_Entries supplied_

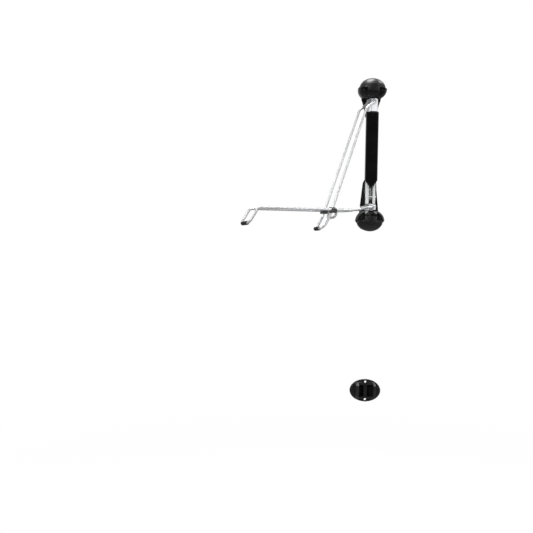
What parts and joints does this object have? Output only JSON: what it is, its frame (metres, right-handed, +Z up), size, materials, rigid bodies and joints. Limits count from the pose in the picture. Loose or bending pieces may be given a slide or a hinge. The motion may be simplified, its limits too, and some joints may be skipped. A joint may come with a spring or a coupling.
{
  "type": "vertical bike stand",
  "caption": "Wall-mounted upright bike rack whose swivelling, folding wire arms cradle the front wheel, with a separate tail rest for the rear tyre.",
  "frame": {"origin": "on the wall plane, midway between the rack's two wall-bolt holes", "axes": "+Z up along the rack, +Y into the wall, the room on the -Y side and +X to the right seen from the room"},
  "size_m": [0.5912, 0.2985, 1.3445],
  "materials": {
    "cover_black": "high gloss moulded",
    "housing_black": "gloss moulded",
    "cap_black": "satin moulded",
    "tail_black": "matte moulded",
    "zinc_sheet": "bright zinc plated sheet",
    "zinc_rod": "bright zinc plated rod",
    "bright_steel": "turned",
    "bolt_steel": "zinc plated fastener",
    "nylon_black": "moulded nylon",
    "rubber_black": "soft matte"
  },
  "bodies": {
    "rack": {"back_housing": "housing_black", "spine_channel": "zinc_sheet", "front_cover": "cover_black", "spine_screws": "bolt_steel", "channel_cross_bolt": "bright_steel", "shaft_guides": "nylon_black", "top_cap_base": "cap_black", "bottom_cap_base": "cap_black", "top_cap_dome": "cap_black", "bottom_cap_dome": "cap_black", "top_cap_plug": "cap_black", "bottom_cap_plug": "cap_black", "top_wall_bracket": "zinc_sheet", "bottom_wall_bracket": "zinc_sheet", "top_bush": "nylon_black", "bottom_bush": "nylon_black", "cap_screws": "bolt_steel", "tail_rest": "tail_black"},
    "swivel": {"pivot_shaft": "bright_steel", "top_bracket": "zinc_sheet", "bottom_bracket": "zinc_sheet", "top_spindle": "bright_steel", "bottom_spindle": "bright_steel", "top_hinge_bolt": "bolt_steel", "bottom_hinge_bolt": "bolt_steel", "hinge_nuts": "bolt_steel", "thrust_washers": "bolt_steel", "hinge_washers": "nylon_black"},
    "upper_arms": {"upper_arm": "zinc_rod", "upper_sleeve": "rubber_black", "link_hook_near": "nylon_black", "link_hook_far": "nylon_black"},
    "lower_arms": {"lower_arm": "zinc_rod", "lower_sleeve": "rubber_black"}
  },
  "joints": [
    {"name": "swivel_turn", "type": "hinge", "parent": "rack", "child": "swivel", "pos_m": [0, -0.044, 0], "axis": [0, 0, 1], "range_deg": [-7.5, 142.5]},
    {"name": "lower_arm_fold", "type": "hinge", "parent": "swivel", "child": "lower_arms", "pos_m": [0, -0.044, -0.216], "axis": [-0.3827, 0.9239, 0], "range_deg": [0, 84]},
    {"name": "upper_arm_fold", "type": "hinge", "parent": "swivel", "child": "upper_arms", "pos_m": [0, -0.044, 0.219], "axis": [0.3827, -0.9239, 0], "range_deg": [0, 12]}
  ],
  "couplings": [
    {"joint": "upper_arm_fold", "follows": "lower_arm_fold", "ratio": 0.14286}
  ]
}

==

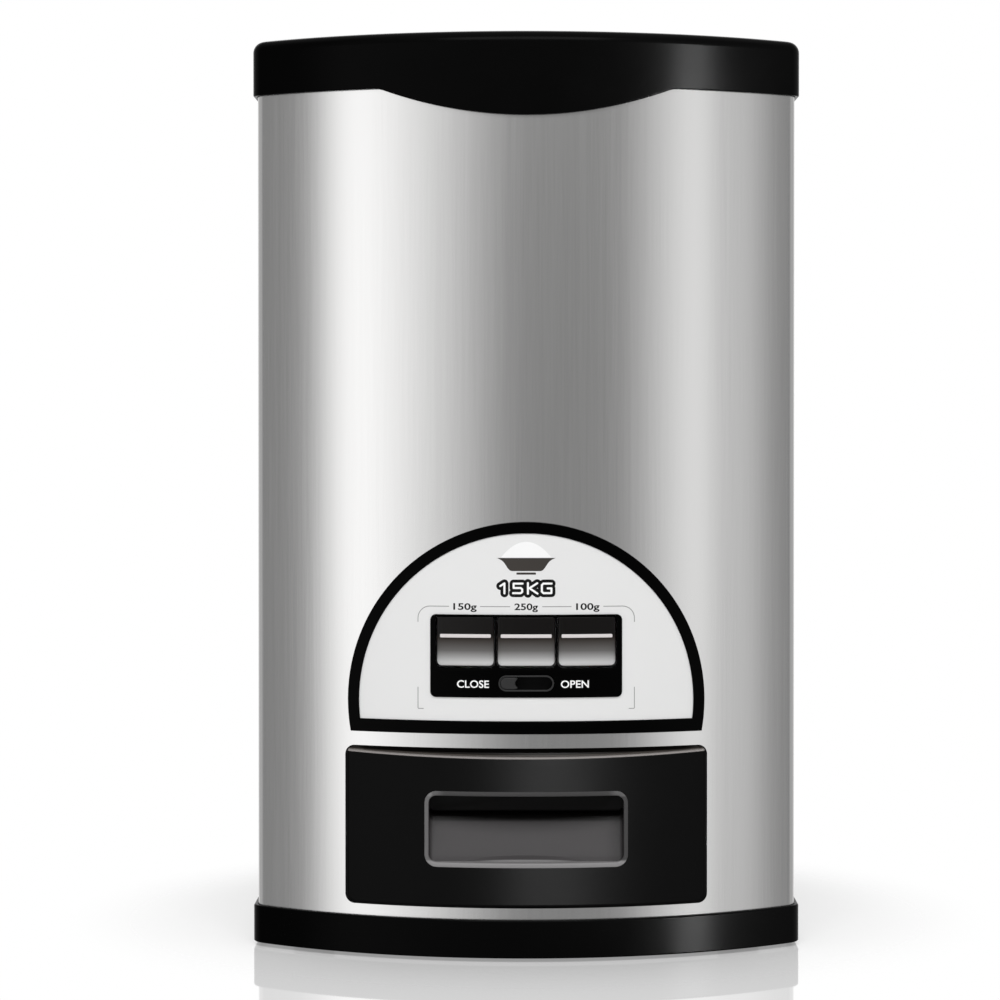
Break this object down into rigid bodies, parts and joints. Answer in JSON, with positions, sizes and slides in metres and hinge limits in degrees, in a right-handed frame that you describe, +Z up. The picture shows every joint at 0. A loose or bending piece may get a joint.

_Task objective_
Write down every line of the data above that includes the string "parts".

_Right answer_
What parts and joints does this object have? Output only JSON: what it is, its frame (metres, right-handed, +Z up), size, materials, rigid bodies and joints. Limits count from the pose in the picture. Loose or bending pieces may be given a slide or a hinge. The motion may be simplified, its limits too, and some joints may be skipped. A joint may come with a spring or a coupling.
Break this object down into rigid bodies, parts and joints. Answer in JSON, with positions, sizes and slides in metres and hinge limits in degrees, in a right-handed frame that you describe, +Z up. The picture shows every joint at 0. A loose or bending piece may get a joint.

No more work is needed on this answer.